Given information:
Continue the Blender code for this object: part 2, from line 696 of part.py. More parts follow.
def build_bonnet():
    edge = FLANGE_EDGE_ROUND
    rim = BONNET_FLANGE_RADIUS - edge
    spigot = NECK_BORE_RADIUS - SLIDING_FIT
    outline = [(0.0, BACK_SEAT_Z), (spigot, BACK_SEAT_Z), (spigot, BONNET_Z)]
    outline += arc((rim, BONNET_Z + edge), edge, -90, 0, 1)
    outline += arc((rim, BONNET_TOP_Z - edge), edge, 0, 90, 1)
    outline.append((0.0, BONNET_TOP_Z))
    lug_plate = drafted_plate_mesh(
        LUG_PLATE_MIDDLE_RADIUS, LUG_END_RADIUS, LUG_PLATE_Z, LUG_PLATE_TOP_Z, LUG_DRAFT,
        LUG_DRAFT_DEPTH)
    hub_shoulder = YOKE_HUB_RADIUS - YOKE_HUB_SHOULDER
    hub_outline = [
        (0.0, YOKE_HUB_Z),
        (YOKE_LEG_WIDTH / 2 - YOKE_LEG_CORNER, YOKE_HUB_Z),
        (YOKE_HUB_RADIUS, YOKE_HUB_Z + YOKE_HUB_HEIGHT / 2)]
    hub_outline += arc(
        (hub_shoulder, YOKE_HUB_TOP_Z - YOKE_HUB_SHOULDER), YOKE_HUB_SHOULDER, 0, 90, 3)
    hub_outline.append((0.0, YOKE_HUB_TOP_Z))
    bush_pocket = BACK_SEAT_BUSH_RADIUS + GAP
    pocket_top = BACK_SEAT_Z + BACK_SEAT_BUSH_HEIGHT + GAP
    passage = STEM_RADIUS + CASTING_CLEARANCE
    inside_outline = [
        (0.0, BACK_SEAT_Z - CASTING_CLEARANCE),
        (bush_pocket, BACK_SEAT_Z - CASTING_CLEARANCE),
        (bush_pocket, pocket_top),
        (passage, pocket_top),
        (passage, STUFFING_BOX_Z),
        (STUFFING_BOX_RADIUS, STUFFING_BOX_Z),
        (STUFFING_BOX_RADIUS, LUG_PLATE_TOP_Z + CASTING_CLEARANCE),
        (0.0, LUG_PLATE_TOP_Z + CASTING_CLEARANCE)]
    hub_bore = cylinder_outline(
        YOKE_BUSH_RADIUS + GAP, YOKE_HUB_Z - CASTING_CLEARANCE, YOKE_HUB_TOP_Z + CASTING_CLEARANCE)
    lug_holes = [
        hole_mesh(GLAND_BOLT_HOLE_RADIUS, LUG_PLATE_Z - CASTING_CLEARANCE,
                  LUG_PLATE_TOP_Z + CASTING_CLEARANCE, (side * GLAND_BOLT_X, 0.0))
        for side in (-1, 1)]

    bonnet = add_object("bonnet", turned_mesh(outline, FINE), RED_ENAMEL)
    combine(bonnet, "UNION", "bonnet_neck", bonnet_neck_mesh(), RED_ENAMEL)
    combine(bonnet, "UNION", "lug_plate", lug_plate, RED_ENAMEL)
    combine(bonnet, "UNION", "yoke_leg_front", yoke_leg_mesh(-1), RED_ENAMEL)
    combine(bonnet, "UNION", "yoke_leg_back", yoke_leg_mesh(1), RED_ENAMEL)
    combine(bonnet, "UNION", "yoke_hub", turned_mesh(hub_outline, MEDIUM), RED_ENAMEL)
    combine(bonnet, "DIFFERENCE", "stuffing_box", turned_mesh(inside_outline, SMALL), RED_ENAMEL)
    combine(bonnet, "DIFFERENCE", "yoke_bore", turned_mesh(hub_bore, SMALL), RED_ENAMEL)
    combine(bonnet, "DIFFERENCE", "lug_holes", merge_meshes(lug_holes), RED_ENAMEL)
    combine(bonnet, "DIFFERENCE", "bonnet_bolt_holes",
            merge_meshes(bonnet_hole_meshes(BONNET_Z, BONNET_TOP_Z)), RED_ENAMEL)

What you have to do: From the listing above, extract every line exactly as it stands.

The result:
Continue the Blender code for this object: part 2, from line 696 of part.py. More parts follow.
def build_bonnet():
    edge = FLANGE_EDGE_ROUND
    rim = BONNET_FLANGE_RADIUS - edge
    spigot = NECK_BORE_RADIUS - SLIDING_FIT
    outline = [(0.0, BACK_SEAT_Z), (spigot, BACK_SEAT_Z), (spigot, BONNET_Z)]
    outline += arc((rim, BONNET_Z + edge), edge, -90, 0, 1)
    outline += arc((rim, BONNET_TOP_Z - edge), edge, 0, 90, 1)
    outline.append((0.0, BONNET_TOP_Z))
    lug_plate = drafted_plate_mesh(
        LUG_PLATE_MIDDLE_RADIUS, LUG_END_RADIUS, LUG_PLATE_Z, LUG_PLATE_TOP_Z, LUG_DRAFT,
        LUG_DRAFT_DEPTH)
    hub_shoulder = YOKE_HUB_RADIUS - YOKE_HUB_SHOULDER
    hub_outline = [
        (0.0, YOKE_HUB_Z),
        (YOKE_LEG_WIDTH / 2 - YOKE_LEG_CORNER, YOKE_HUB_Z),
        (YOKE_HUB_RADIUS, YOKE_HUB_Z + YOKE_HUB_HEIGHT / 2)]
    hub_outline += arc(
        (hub_shoulder, YOKE_HUB_TOP_Z - YOKE_HUB_SHOULDER), YOKE_HUB_SHOULDER, 0, 90, 3)
    hub_outline.append((0.0, YOKE_HUB_TOP_Z))
    bush_pocket = BACK_SEAT_BUSH_RADIUS + GAP
    pocket_top = BACK_SEAT_Z + BACK_SEAT_BUSH_HEIGHT + GAP
    passage = STEM_RADIUS + CASTING_CLEARANCE
    inside_outline = [
        (0.0, BACK_SEAT_Z - CASTING_CLEARANCE),
        (bush_pocket, BACK_SEAT_Z - CASTING_CLEARANCE),
        (bush_pocket, pocket_top),
        (passage, pocket_top),
        (passage, STUFFING_BOX_Z),
        (STUFFING_BOX_RADIUS, STUFFING_BOX_Z),
        (STUFFING_BOX_RADIUS, LUG_PLATE_TOP_Z + CASTING_CLEARANCE),
        (0.0, LUG_PLATE_TOP_Z + CASTING_CLEARANCE)]
    hub_bore = cylinder_outline(
        YOKE_BUSH_RADIUS + GAP, YOKE_HUB_Z - CASTING_CLEARANCE, YOKE_HUB_TOP_Z + CASTING_CLEARANCE)
    lug_holes = [
        hole_mesh(GLAND_BOLT_HOLE_RADIUS, LUG_PLATE_Z - CASTING_CLEARANCE,
                  LUG_PLATE_TOP_Z + CASTING_CLEARANCE, (side * GLAND_BOLT_X, 0.0))
        for side in (-1, 1)]

    bonnet = add_object("bonnet", turned_mesh(outline, FINE), RED_ENAMEL)
    combine(bonnet, "UNION", "bonnet_neck", bonnet_neck_mesh(), RED_ENAMEL)
    combine(bonnet, "UNION", "lug_plate", lug_plate, RED_ENAMEL)
    combine(bonnet, "UNION", "yoke_leg_front", yoke_leg_mesh(-1), RED_ENAMEL)
    combine(bonnet, "UNION", "yoke_leg_back", yoke_leg_mesh(1), RED_ENAMEL)
    combine(bonnet, "UNION", "yoke_hub", turned_mesh(hub_outline, MEDIUM), RED_ENAMEL)
    combine(bonnet, "DIFFERENCE", "stuffing_box", turned_mesh(inside_outline, SMALL), RED_ENAMEL)
    combine(bonnet, "DIFFERENCE", "yoke_bore", turned_mesh(hub_bore, SMALL), RED_ENAMEL)
    combine(bonnet, "DIFFERENCE", "lug_holes", merge_meshes(lug_holes), RED_ENAMEL)
    combine(bonnet, "DIFFERENCE", "bonnet_bolt_holes",
            merge_meshes(bonnet_hole_meshes(BONNET_Z, BONNET_TOP_Z)), RED_ENAMEL)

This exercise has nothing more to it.